As such, a voter more concerned about school standards, economic growth, provision of libraries and parks, or public freedoms has to filter what would usually be social and economic left/right debates through the unnatural prism of unionism/nationalism. If you want to vote Conservative, you might be able to but it won’t get you anywhere; if you want to vote Labour or Lib Dem, you can’t do that at all: you have to vote for ‘sister parties’, which in essence means having to sign up to, respectively, a nationalist or overtly non-aligned agenda. Note that the Alliance Party, while nominally eschewing Northern Ireland’s divisions, still ends up being bound and defined by them.
One unfortunate aspect of Brexit (of many) is an Ulsterising of Britain’s politics at large, in two ways.
The first, and more immediately obvious, is the prominence of the RoI-NI border within the arguments over the Brexit Withdrawal Agreement and the UK’s future relationship with the EU, which has brought the issues in and around Northern Ireland back to the top of the agenda for both government and parliament.
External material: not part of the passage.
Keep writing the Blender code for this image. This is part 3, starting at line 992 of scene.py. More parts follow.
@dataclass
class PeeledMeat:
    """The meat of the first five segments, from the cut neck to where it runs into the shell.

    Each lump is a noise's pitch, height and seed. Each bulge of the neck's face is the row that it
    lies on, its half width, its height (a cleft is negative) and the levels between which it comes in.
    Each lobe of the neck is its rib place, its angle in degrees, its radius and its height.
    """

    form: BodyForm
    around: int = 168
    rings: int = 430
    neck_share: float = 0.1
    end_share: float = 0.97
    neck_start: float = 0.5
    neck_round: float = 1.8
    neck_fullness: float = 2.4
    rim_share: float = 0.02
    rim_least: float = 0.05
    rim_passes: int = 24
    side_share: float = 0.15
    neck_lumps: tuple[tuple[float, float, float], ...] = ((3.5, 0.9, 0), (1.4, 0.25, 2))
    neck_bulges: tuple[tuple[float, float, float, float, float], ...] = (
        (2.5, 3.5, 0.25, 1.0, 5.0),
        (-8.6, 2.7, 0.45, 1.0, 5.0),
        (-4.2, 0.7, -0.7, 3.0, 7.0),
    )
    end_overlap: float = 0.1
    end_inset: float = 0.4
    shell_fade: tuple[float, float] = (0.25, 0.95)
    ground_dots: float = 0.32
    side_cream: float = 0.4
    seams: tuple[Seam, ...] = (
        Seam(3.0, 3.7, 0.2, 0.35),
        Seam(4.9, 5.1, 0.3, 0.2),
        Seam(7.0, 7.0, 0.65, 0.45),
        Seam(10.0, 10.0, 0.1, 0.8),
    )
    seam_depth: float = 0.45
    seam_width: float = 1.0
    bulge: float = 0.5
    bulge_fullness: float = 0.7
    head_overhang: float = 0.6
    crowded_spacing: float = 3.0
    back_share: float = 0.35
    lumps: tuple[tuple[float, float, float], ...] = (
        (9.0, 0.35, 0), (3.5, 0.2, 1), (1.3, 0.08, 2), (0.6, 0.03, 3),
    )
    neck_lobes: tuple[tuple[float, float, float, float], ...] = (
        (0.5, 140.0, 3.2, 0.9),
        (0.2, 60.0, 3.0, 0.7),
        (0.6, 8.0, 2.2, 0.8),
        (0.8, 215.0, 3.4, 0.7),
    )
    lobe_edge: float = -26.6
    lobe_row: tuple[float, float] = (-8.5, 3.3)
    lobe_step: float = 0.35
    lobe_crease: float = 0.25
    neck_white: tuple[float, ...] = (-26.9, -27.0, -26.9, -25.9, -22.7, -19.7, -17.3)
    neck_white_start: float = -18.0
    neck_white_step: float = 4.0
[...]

This is, of course, compounded by the Con-DUP Confidence and Supply deal and the mathematics within the Commons. British politics is dominated by Brexit (albeit that both are on a necessary, if hardly well-earned, holiday at the moment), and Ireland is central to Brexit.
There is another way in which Britain’s politics is Ulsterising though: public political identity is more attuned to Brexit than to the traditional political parties, and those parties – and the voters backing them – are realigning to reflect that fact.
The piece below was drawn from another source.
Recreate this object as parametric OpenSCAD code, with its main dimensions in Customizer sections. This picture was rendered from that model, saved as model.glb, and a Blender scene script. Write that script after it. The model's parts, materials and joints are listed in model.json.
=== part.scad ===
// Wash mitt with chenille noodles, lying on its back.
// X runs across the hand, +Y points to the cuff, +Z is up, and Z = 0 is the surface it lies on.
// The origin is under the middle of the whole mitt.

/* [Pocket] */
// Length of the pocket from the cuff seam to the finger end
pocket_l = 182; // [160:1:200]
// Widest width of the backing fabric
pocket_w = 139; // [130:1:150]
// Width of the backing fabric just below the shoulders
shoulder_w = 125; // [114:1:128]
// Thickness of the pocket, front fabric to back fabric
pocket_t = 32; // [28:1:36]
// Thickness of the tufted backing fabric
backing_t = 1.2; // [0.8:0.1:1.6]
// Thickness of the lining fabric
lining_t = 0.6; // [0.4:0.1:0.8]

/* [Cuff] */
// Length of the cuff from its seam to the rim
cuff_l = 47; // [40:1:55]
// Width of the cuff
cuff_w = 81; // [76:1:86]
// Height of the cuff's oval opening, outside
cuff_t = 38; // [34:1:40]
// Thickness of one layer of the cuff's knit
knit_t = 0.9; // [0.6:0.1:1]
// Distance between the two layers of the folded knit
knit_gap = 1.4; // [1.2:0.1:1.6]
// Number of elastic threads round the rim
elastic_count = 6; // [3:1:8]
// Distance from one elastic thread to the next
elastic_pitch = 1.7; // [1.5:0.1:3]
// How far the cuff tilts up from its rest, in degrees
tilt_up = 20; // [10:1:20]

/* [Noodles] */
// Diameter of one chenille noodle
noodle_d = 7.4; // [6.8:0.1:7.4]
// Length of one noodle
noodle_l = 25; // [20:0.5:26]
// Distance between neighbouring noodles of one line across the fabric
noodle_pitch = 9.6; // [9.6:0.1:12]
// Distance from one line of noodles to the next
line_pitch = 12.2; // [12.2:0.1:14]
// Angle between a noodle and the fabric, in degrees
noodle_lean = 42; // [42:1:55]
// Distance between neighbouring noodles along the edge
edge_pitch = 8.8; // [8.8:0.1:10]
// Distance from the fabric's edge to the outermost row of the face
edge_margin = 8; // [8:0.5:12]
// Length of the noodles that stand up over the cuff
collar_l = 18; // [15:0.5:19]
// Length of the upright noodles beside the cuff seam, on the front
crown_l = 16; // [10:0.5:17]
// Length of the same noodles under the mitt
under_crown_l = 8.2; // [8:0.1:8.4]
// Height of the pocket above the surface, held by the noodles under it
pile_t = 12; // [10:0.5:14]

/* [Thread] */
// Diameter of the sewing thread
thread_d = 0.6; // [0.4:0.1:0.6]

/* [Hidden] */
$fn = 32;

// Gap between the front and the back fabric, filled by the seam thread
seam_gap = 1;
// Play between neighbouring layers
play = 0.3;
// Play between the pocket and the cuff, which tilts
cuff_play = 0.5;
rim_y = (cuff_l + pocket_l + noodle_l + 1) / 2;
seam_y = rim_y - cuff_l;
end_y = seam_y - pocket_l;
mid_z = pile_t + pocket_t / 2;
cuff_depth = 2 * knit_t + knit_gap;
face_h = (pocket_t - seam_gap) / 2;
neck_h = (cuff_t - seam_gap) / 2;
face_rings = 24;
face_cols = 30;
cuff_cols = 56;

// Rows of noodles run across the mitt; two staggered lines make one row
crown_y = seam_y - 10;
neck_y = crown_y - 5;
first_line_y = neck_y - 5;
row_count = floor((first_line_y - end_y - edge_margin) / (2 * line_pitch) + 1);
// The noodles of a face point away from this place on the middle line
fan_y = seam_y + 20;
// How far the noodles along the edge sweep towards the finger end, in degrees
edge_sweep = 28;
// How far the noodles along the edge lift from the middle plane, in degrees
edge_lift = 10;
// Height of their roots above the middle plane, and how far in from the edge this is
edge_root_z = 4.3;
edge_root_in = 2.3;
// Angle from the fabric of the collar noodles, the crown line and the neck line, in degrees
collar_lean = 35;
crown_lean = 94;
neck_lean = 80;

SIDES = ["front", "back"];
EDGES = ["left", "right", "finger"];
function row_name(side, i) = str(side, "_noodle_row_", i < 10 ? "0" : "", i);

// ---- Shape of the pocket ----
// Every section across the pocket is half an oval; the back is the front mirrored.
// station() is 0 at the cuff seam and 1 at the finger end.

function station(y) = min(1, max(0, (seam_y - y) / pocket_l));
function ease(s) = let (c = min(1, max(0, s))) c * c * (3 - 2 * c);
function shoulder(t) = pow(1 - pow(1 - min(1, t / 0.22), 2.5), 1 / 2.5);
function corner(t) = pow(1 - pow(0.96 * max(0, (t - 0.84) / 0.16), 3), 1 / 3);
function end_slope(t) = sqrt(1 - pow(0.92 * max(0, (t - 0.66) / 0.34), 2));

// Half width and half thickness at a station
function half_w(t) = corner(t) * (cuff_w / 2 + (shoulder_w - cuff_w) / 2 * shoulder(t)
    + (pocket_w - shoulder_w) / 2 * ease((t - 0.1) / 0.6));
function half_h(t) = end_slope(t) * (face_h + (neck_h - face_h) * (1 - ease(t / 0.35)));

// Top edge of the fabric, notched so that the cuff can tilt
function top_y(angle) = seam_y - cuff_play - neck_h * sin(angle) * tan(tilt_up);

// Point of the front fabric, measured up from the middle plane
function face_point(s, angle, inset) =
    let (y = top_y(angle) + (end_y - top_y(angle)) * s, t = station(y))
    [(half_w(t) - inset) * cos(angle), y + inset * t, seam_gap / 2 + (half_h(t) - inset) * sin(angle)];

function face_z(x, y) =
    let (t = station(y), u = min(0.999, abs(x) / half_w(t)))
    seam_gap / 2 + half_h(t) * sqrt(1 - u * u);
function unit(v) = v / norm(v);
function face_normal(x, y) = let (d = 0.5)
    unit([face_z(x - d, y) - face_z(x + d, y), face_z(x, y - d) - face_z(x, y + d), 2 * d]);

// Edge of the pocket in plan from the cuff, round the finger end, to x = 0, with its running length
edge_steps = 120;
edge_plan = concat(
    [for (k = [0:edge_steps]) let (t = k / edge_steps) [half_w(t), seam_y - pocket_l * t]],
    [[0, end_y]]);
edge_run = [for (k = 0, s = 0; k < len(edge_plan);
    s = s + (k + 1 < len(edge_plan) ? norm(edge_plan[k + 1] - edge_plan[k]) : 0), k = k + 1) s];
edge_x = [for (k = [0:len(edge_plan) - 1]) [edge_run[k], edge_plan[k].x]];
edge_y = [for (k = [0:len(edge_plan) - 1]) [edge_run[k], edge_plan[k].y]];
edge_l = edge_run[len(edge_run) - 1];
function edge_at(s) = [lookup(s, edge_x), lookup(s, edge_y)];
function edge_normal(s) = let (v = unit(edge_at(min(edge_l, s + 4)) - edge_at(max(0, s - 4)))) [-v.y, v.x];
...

The Conservative Party is transforming into the Leave Party. That it’s failed to deliver any form of Leave (other than an unratified Agreement no-one much likes and many hate) is at the core of the Tories’ collapse in support over the last 4-6 weeks and what are likely to be May election results that come in somewhere between very poor and disastrous. FPTP will help protect the Tories to some degree in Westminster elections but not in the Euros. The probability is that Theresa May will step down or be forced out this summer and will be replaced by a hard Leaver. It’s possible that such a candidate won’t always have been a hard Leaver but if not, ERG MPs and party members will demand assurances in blood of their conversion to the cause.
As an aside, I’d think about backing the Brexit Party candidate to win any Peterborough by-election at anything over 3/1, given the likely timing of that election, the likely result of the EP elections, and that public realignment.
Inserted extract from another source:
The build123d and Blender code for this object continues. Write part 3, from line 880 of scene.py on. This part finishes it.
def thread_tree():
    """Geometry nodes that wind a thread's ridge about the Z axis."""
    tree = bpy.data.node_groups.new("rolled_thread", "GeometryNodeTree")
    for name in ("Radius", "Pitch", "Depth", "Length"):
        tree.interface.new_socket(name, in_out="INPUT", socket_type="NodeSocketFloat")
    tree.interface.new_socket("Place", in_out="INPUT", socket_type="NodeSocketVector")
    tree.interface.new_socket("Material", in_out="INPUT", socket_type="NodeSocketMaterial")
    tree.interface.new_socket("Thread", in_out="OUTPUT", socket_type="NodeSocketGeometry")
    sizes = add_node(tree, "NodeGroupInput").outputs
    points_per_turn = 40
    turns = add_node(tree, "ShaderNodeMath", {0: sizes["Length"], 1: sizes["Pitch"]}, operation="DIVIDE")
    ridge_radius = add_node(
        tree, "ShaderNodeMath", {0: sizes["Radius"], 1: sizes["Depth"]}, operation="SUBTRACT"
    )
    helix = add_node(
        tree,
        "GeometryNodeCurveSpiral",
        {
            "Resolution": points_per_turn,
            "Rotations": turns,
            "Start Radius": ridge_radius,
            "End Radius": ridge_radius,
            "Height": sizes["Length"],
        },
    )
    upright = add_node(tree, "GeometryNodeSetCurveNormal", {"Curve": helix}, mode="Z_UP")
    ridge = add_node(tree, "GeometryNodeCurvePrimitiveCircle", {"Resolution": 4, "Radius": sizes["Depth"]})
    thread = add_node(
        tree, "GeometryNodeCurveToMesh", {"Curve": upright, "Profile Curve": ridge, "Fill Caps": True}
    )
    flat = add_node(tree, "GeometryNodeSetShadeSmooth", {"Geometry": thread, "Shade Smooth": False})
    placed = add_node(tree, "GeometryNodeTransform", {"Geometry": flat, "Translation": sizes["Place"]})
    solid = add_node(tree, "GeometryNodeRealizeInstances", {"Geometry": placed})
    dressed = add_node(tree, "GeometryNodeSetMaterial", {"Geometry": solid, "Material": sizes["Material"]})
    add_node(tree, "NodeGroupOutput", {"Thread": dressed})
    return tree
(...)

By contrast, Labour is transforming into a Remain party. Jeremy Corbyn might not be very happy about that but it’s happening all the same and Conference will be difficult for him on this point unless he’s either accepted the need to go along with members or unless he’s greatly enhanced his authority in the interim.
Corbyn, unlike May and her successor, does at least have the advantage that the challenger Remain-Revoke parties are not very good at politics. TIG, or Change, or whatever have completely missed the open goal in making the public case, while rebel Labour and Tory MPs led the parliamentary battle. The Lib Dems are even further out of the game – when did anyone last hear from any of them on or in the media? By contrast, Nigel Farage has once again captured the attention and support of his target audience.
However, Corbyn won’t be around for ever, even if he wins an election and becomes PM. He’s 70 next month and one of the last relics of first-generation Bennism and the Euroscepticism that came with it. His successor will be (and will have to be) far more openly pro-EU.
Sometimes slowly, sometimes much more rapidly, the party system has realigned from class and social/economic policy preferences to Brexit identity. For those primarily interested in domestic policy, this presents the same problems facing the public in Ulster: domestic policies come as part-and-parcel of the overall package but very much secondary. This is going to leave a lot of voters homeless and struggling to find someone to support, whether they be traditional floating voters or those who were previously aligned but have seen their former party unwelcomingly transformed.
For now though, politics is Brexit, and Brexit is Ireland, and politics is Ulsterised.